The array instantiation and my program remains the same.

Is StructArrays.jl something you are aware of? I am not sure how your use case would look like. But it sounds like you are dealing with arrays of structs, which StructArrays should help.

That won’t scale well in general. Variables inferred with small Union types are used to make small branches (Union-splitting) where each variable has a concrete type and can enable more optimizations. That doesn’t go far by default (3) and increasing that limit bloats compilation to unworkable levels. That’s exactly why manually specified sum types exist. We usually stick to small Union splitting that don’t propagate to more types like nothing or missing.

It’s worth noting that you can run into situations with larger Unions where the compiler still infers things well, but it’s in very brittle and also unscalable circumstances like the applicable methods being few in number or having the same concrete return type.

1 Like

I would say relying on Union-splitting here is entirely reasonable. The current proposal only includes 2 types, for which this definitely works and is probably pretty close to optimal. Meanwhile, it’s much more idiomatic. Sum types are fine too, but not necessary in this case (in my opinion).

I can’t recall the history any more and didn’t spend enough time reading #37378, but it looks like there is no longer a MAX_UNION_SPLITTING limit for simple cases (e.g., at least in cases where single-dispatch is sufficient). Here’s an example showing perfectly respectable performance for a 20-element Union:

types = DataType[]
for i in 1:20
    type = Symbol(:A, i)
    quote
        struct $type end
        getvalue(::$type) = ($i)^2
    end |> eval
    push!(types, eval(type)) # add to our list of types
end

UnionAs = Union{types...} # a Union of all the types
UnionVec = UnionAs[t() for t in types] # a vector of a large Union
A1Vec = fill(A1(), length(UnionVec)) # a homogeneous vector

using BenchmarkTools
@btime sum(getvalue, $A1Vec) # the compiler optimizes this to getvalue(A1()) * length(A1Vec)
#   2.539 ns (0 allocations: 0 bytes)
# 20
@btime sum(getvalue, $UnionVec)
#   8.759 ns (0 allocations: 0 bytes)
# 2870

Granted that branch prediction might be making this benchmark slightly better than “typical” (given the short vector), but a sum type would have the same issue.

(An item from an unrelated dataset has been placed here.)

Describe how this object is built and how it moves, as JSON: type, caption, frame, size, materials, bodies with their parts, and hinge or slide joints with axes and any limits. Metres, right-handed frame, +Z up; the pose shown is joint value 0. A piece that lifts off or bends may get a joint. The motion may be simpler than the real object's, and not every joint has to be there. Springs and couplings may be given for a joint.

Even with a Union of 100 types I benchmark 58ns, which is only a bit slower per element than 20 was.

2 Likes

Thanks for the suggestion. For my case, I’m unsure if splitting it into two arrays (and using StructArrays to make it viewable as a single array) helps since my internal code branches quite a bit anyway. But there’s another part of the code (not shared above) which stores one more field. Maybe there it helps.

That explains a few weird things I’ve run into over the last few years, thanks. I really missed that memo. Just a couple comments to add onto that:

  • It really does turn into a massive branch, check foo(A) = getvalue(first(A)); @code_llvm foo(UnionVec). In this specific example, most of it is actually stored as an external table of values for easy lookup (not sure how it really works), but the code branches do show up if you do more than i in 1:126 or do a mutable struct to overcome the isbits Union storage optimization (Base.allocatedinline(UnionAs) == true && sizeof(UnionVec) == 0), or if you branch to code that can’t be compiled away.
  • If “linear signature” really means one argument with a Union, then WrappedUnions.jl aims to detect and split concretely wrapped unions at multiple arguments of a call site.

Large branchy code size is a drawback of both, it doesn’t generally work like a pointer to an external table of pointers to virtual functions. It’s infeasible to make such a table for ad hoc Unions, so I expect any future approach to wrap unions as well, possibly multiple ones for a particular call site.